To quantify what these new estimates mean in the context of the larger ecosystem, a 2008 study estimated that all of the whales in what is known as the California Current Ecosystem, which stretches from British Columbia to Mexico, required about 2 million metric tons of fish, krill, zooplankton and squid each year. The new results suggest that the blue, fin and humpback whale populations living in the California Current Ecosystem each require more than 2 million tons of food annually.
To demonstrate how more prey consumption by whales increases their capacity to recycle key nutrients that might otherwise sink to the seafloor, the researchers also calculated the amount of iron all this extra whale feeding would recirculate in the form of feces. In many parts of the ocean, dissolved iron is a limiting nutrient, meaning that there might be plenty of other key nutrients such as nitrogen or phosphorus in the water, but a lack of iron prevents potential phytoplankton blooms. Because whales eat so much, they end up ingesting and excreting substantial amounts of iron. Prior research found whale poop has around 10 million times the amount of iron found in Antarctic seawater, and because whales breathe air they tend to defecate near the surface—just where phytoplankton need nutrients to help power photosynthesis. Using past measurements of the average concentrations of iron in whale poop, the researchers calculated that whales in the Southern Ocean recycle roughly 1,200 metric tons of iron every year.
These surprising findings led researchers to investigate what their results might tell them about the marine ecosystem before industrial whaling slaughtered 2 to 3 million whales over the course of the 20th century. Based on whaling industry records of animals killed in the waters surrounding Antarctica in the Southern Ocean, the researchers used existing estimates of how many whales used to live in the region combined with their new results to estimate how much those animals likely ate.

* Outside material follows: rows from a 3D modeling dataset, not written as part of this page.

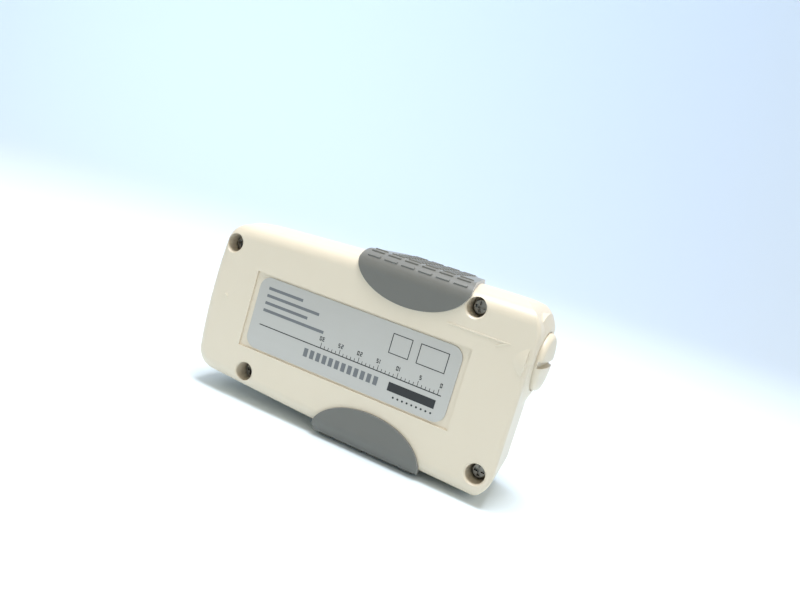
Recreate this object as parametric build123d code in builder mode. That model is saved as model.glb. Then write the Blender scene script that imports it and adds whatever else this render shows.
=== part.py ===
from build123d import *
import os
from math import cos, degrees, pi, radians, sin, tan

# Pocket digital refractometer, standing on one long side.
# X runs from the sample head (-X) to the battery end (+X), Y from the back
# face (-Y) to the key face (+Y), Z up across the width. Millimetres.
# Origin: middle of the overall box, on the surface that it stands on.

os.makedirs("parts", exist_ok=True)

# ------------------------------------------------------------ driving sizes
# Overall
overall_length = 109.0      # head end to the top of the battery cap's dome
grip_width = 59.0           # across the flat sides of the two grips
case_depth = 29.6           # back face to key face
grip_proud = 0.7            # the grips stand this far off the two faces

# Case outline, seen from the back
head_width = 49.6           # across the case at the head end
middle_width = 54.6         # across the case at its middle
tail_width = 57.0           # across the case at the battery end
head_bow = 1.8              # the head end bulges this far
head_corner = 8.0
tail_corner = 9.0
end_set_back = 1.8          # the flat of the battery end lies this far behind the cap's collar
end_lean = 0.11             # of that flat towards the head, per millimetre of depth
end_rise = 1.2              # above the cap's axis the flat stands proud by this
upper_lean = 0.055          # and leans by this
tail_edge_round = 1.2       # of the battery end, towards the back face
tail_key_round = 3.0        # and towards the key face
tail_spread = 0.5           # the sides still widen this much past the battery end
flare_length = 5.5          # the collar swells out of the back face over this length
flare_rise = 0.7            # and by this at most
flare_crest = 1.5           # the top of the swelling lies this far from the collar's end
cap_rise = 2.4              # the cap's dome stands this far off that end

# Case section
wall = 2.2
side_band = 4.0             # half depth of the upright band of the sides
side_draft = 9.0            # degrees, from the band to each face
edge_round = 4.4            # rounding between the faces and the sides
seal_width = 0.9
seal_depth = 1.0
close_fit = 0.05            # between pieces that are laid or pressed together

# Label pocket and rating plate in the back face
pocket_length = 72.4
pocket_width = 24.0
pocket_depth = 0.6
pocket_x = -0.6
pocket_drop = 0.3           # below the middle of the width
label_thickness = 0.3
label_end_gap = 1.9
label_side_gap = 0.7
label_corner = 3.6

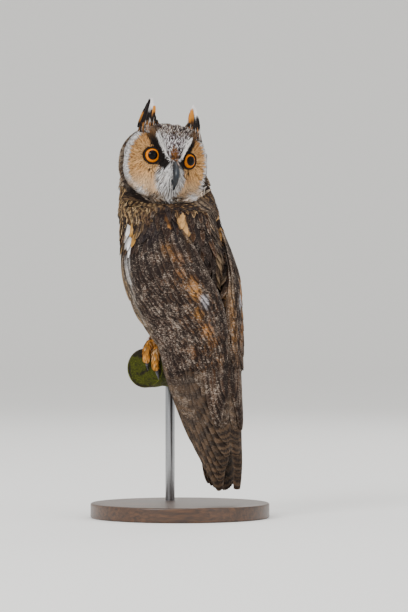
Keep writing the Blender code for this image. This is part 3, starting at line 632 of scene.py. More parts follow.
class Skin:
    """The finished skin, to follow with feathers."""

    def __init__(self, item):
        work = bmesh.new()
        work.from_mesh(item.data)
        bmesh.ops.triangulate(work, faces=work.faces)
        self.tree = BVHTree.FromBMesh(work)
        self.corners = np.array([[corner.co for corner in face.verts] for face in work.faces])
        work.free()
        edge_a = self.corners[:, 1] - self.corners[:, 0]
        edge_b = self.corners[:, 2] - self.corners[:, 0]
        self.areas = np.linalg.norm(np.cross(edge_a, edge_b), axis=1) / 2
        self.middles = self.corners.mean(axis=1)

    def nearest(self, points):
        """The nearest points on the skin, and the way the skin faces there."""
        found = [self.tree.find_nearest(point)[:2] for point in points.tolist()]
        return np.array([place for place, _ in found]), np.array([facing for _, facing in found])

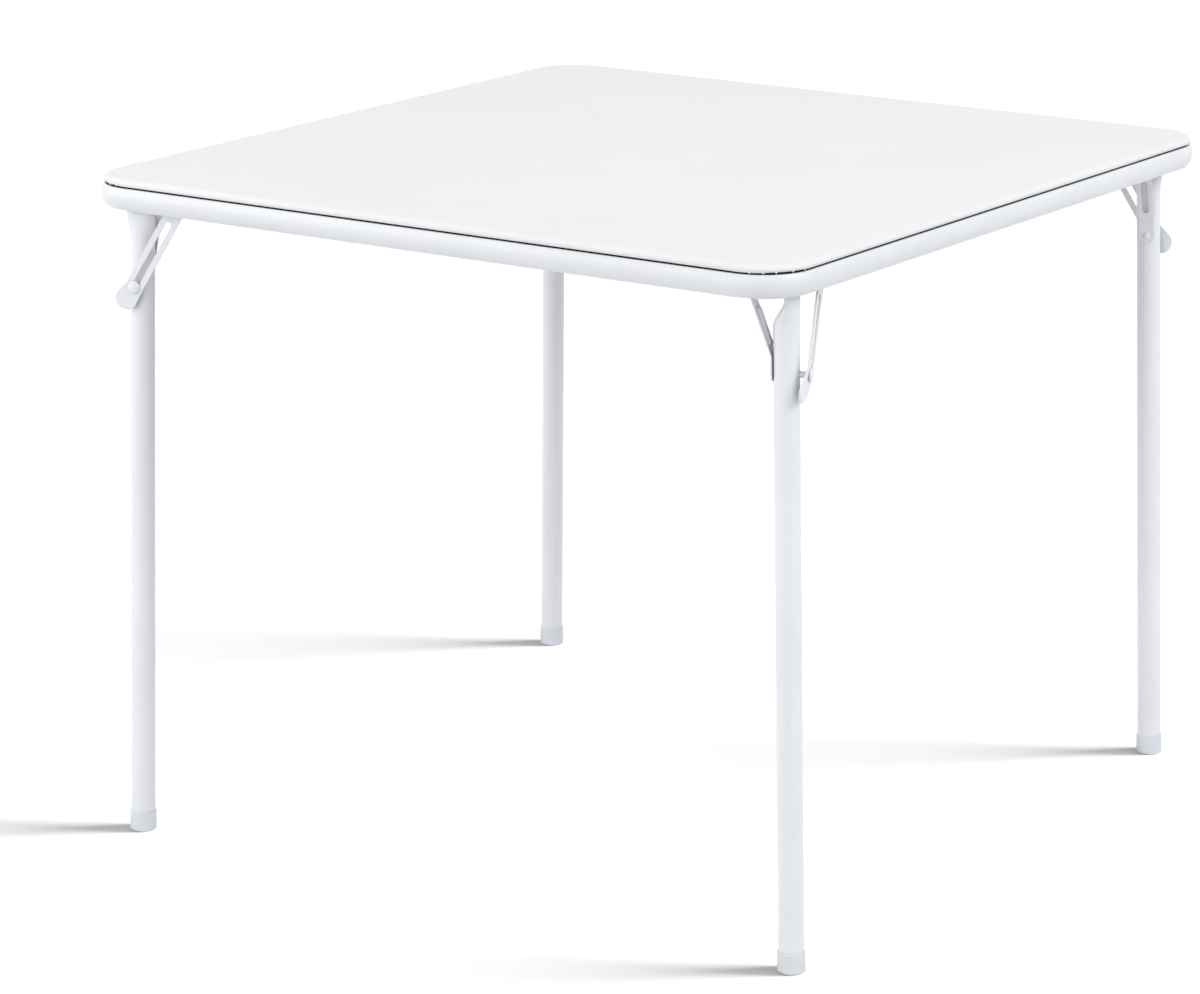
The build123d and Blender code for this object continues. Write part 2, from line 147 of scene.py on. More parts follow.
# The stage: half the floor's width, and the tints of the light from all round and of the floor's bounce
FLOOR_REACH = 30
SURROUND_TINT = (0.96, 0.98, 1.0)
BOUNCE_TINT = (0.95, 0.965, 1)

# Where the photograph was taken from, with the angles in radians and the focal length in image widths
CAMERA_PLACE = (2.5906, -3.8161, 1.5701)
CAMERA_YAW = 0.610
CAMERA_PITCH = 0.262
CAMERA_ROLL = -0.005
FOCAL_WIDTHS = 4410.6 / 1200
SENSOR_WIDTH = 36

# The low sun shines across the picture from its right: its rise over the floor and its width
SUN_RISE = math.radians(15)
SUN_WIDTH = math.radians(25)

# The soft lamps, in metres, with the setting that holds each one's power, and the point they are aimed at
LampPlan = namedtuple("LampPlan", "name place size colour setting")
LAMPS = (
    LampPlan("key_lamp", (-2.3, -2.0, 1.25), (2.6, 2.0), (1, 0.995, 0.985), "key_power"),
    LampPlan("front_lamp", (0.3, -4.2, 1.4), (2.6, 2.4), (1, 1, 1), "front_power"),
    LampPlan("fill_lamp", (4.0, 0.35, 3.2), (2.6, 2.6), (0.98, 0.99, 1), "fill_power"),
    LampPlan("top_lamp", (0, 0, 3.6), (2.6, 2.6), (1, 1, 1), "top_power"),
)
LAMP_TARGET = (0, 0, 0.4)

# A point of the cover's outline: its place, its outward direction, and how far it is in a fold and drawn up
EdgePoint = namedtuple("EdgePoint", "place out pinch drawn")


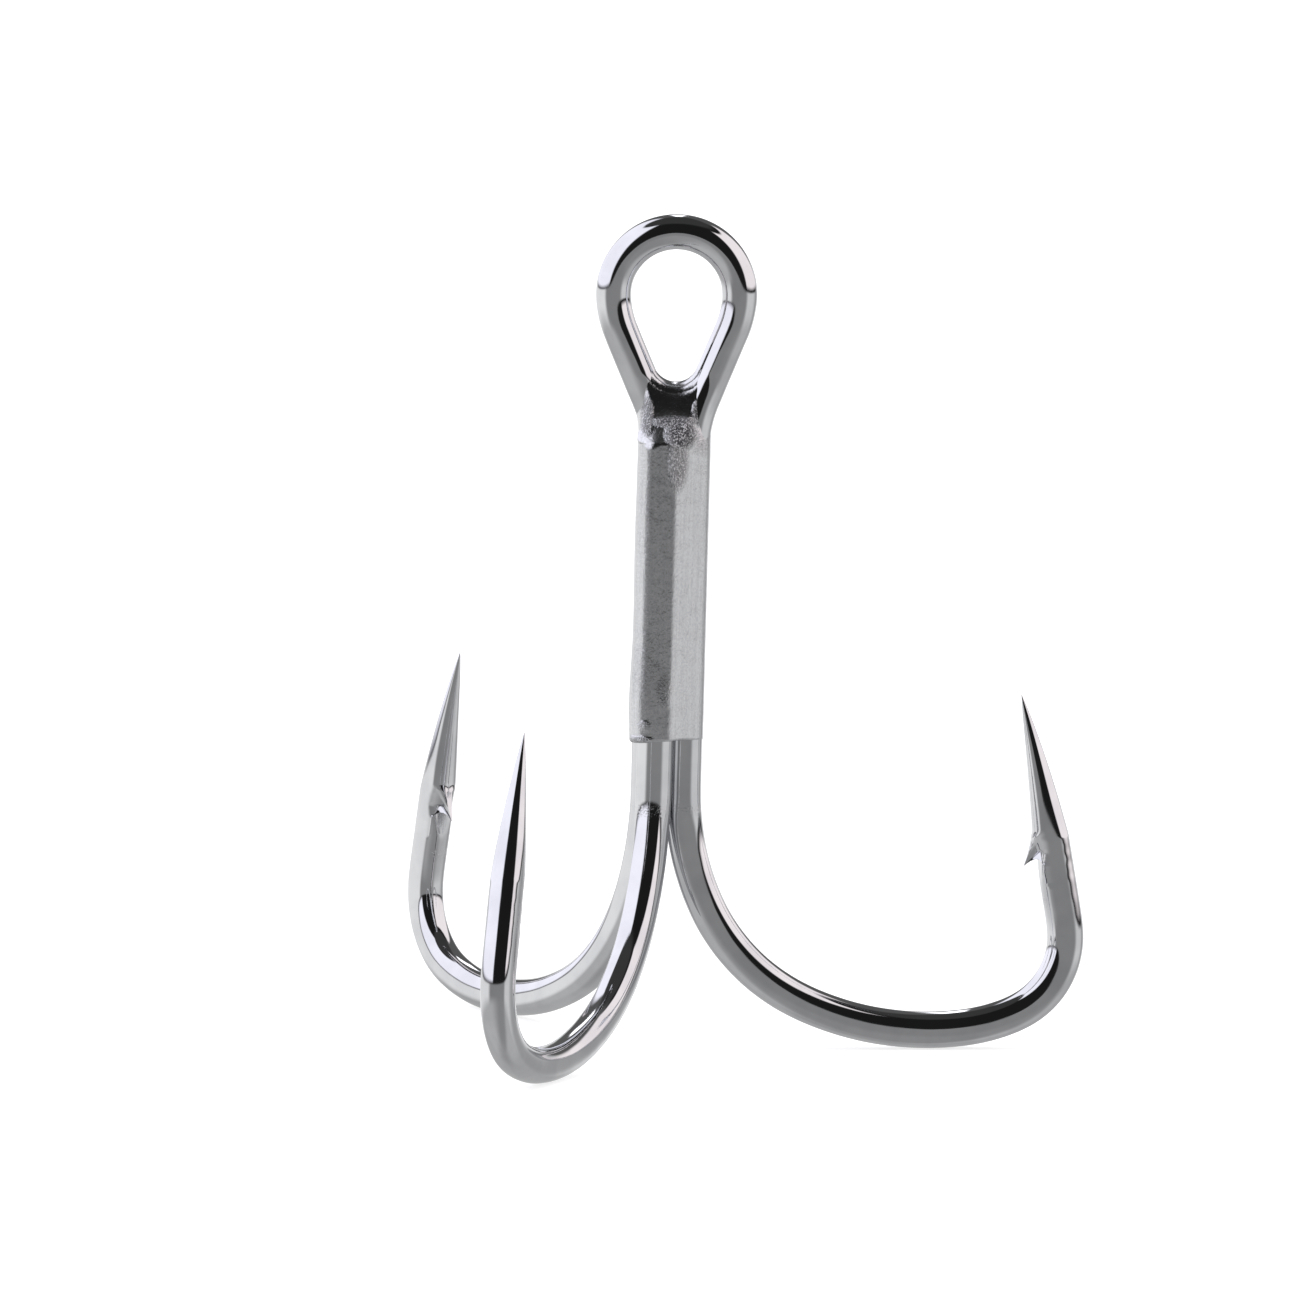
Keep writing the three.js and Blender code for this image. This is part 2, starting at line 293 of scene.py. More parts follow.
def eye_stations(twist):
    u, z, heading, _ = EYE_OUTLINE
    set_back = PAIR_Y * settled(z)
    turned = twist * twist_left(z)
    centre = np.stack([u * np.cos(turned), u * np.sin(turned) + set_back, z], 1)
    stations = frames(centre, 90 - np.degrees(turned), heading)
    stations["radius"] = lerp(EYE_WIRE_RADIUS, WIRE_RADIUS, settled(z))
    return {key: value[:-1] for key, value in stations.items()}


def join_stations(*runs):
    """Chains runs of stations, and fills in what only the hook's stations have."""
    defaults = {"forging": 0.0, "back": 1000.0}
    joined = {}
    for key in ("centre", "along", "inward", "side", "radius", "forging", "back"):
        parts = [run.get(key, np.full(len(run["radius"]), defaults.get(key, 0.0))) for run in runs]
        joined[key] = np.concatenate(parts)
    return joined


# ---------------------------------------------------------------- wire surface

RING_ANGLES = np.linspace(0, 2 * math.pi, WIRE_SIDES, endpoint=False)
INNER_SIDE = np.cos(RING_ANGLES) > 0
# Columns of vertices are counted from the inner side. The barb's crest ends at column CREST_COLUMNS and its
# flanks at FLANK_COLUMNS, and beyond OUTER_COLUMNS no column is drawn in.
COLUMN = (np.arange(WIRE_SIDES) + WIRE_SIDES // 2) % WIRE_SIDES - WIRE_SIDES // 2
CREST_COLUMNS = 3
FLANK_COLUMNS = 7
OUTER_COLUMNS = 13


def ring_shape(stations):
    """Inward and sideways offset of each vertex of each ring: a circle, with flats where it is forged."""
    radius = stations["radius"][:, None]
    power = FLAT_CORNER_POWER
    cut = (radius ** -power + (np.abs(np.sin(RING_ANGLES)) / FORGED_HALF_FLAT) ** power) ** (-1 / power)
    reach = lerp(radius, cut, stations["forging"][:, None])
    return reach * np.cos(RING_ANGLES), reach * np.sin(RING_ANGLES)


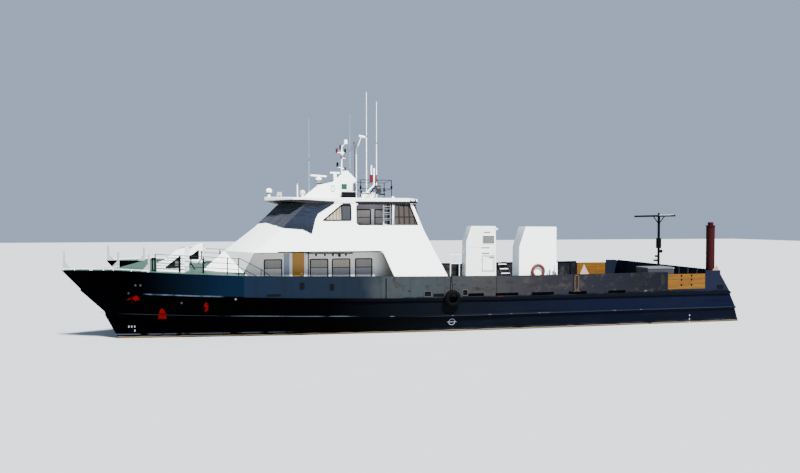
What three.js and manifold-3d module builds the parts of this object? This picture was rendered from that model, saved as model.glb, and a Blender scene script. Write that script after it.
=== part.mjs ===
// A 34 m catamaran offshore supply vessel, afloat, in millimetres.
// +X is the bow, +Y is port, +Z is up; the origin is on the waterline, on the centreline, amidships.
import * as THREE from "three";
import { mergeVertices } from "three/addons/utils/BufferGeometryUtils.js";
import Module from "manifold-3d";

const wasm = await Module();
wasm.setup();

// Driving dimensions
const GAP = 0.3; // left between touching pieces
const CRUMB = 1000; // mm3
const RUN = 8; // running clearance round a moving piece
const HALF_BEAM = 4930;
const PLATE = 60; // bulwark and wall thickness, stiffeners and lining included
const HULL_AXIS = 3400; // centreline of each hull, off the ship's centreline
const STEM_HALF = 25;
const TRANSOM = -16950;
const BREAK = 8900; // aft end of the raised foredeck
const FOREDECK_FRONT = 14690;
const WET_DECK = 850; // underside of the bridge between the hulls
const STERN_PLATE = -15800;
const TUMBLE = 0.19; // inward lean of the side plates per unit of height
const TUMBLE_FOOT = 2750; // height where the lean begins
const SIDE_FOOT = 4900; // half-breadth of the side plates there
const PASSAGE_TOP = 3920; // underside of the upper deck
const UPPER_DECK = 4020;
const SILL = 5180; // top of the side plates beside the wheelhouse
const ROOF_UNDER = 6240;
const LOWER_WALL = 3950; // half-breadth of the lower house
const WHEEL_WALL = 3430; // half-breadth of the wheelhouse aft of its front
const HOUSE_AFT = 600;
const WHEEL_AFT = 2050;
const WHEEL_FRONT = 3850;

// Height along the length: [x, z]
const LINES = {
  keel: [[12600, -1500], [-5000, -1500], [-11000, -980], [-14000, -560], [-16950, -450]],
  chine: [[14000, -550], [5000, -750], [-5000, -750], [-11000, -620], [-14000, -480], [-16950, -380]],
  water: [[14550, 0], [-16950, 0]],
  lowerStrake: [[15100, 1160], [10800, 1010], [6400, 880], [1700, 820], [-4400, 775], [-16750, 770]],
  deck: [[16100, 2320], [13000, 2100], [10100, 1880], [6400, 1740], [1700, 1610], [-4400, 1560],
    [-16410, 1560]],
  gunwale: [[16850, 3180], [14200, 3200], [12060, 3060], [9500, 2900], [6400, 2820], [1700, 2740],
    [-4400, 2670], [-12650, 2705], [-16410, 2760]],
};

const STATIONS = [0, 0.04, 0.1, 0.18, 0.28, 0.42, 0.6, 0.8, 0.9, 1];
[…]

According to the analysis, minke, humpback, fin and blue whales in the Southern Ocean consumed some 430 million metric tons of krill annually at the beginning of the 1900s. That total is double the amount of krill in the entire Southern Ocean today and is more than twice the total global catch from all human wild-capture fisheries combined. In terms of the whales’ role as nutrient recyclers, the researchers calculate that whale populations, before losses from 20th-century whaling, produced a prodigious flow of excreta containing 12,000 metric tons of iron, 10 times the amount whales currently recycle in the Southern Ocean.
These calculations suggest that when there were a lot more whales chowing down on krill, there must have been a lot more krill for them to eat. Savoca said that the decline of krill numbers following the loss of so many of their biggest predators is known to researchers as the krill paradox and that the decline in krill populations is most pronounced in areas where whaling was especially intense, such as the Scotia Sea between the Southern Ocean and the Atlantic Ocean southeast of South America.
“This decline makes no sense until you consider that whales are acting as mobile krill processing plants,” Savoca said. “These are animals the size of a Boeing 737, eating and pooping far from land in a system that is iron-limited in many places. These whales were seeding productivity out in the open Southern Ocean and there was very little to recycle this fertilizer once whales were gone.”
The paper posits that restoring whale populations could also restore lost marine productivity and, as a result, boost the amount of carbon dioxide sucked up by the phytoplankton—which are eaten by krill. The team estimates that the nutrient cycling services provided by pre-whaling populations at the start of the 20th century might fuel a roughly 11% increase in marine productivity in the Southern Ocean and a drawdown of at least 215 million metric tons of carbon, absorbed and stored in ocean ecosystems and organisms in the process of rebuilding. It is also possible these carbon reduction benefits would accrue year over year.
“Our results suggest the contribution of whales to global productivity and carbon removal was probably on par with the forest ecosystems of entire continents, in terms of scale,” Pyenson said. “That system is still there, and helping whales recover could restore lost ecosystem functioning and provide a natural climate solution.”
Pyenson said he, Savoca and others are pondering what the impact of whales might be if the team had been less conservative with their estimates, as well as a potential line of research comparing the relatively recent losses of large mammals in the sea to those lost on land, such as the American bison. Though based at Stanford, Savoca will continue his work this fall at the Smithsonian collecting samples from its extensive baleen whale collections.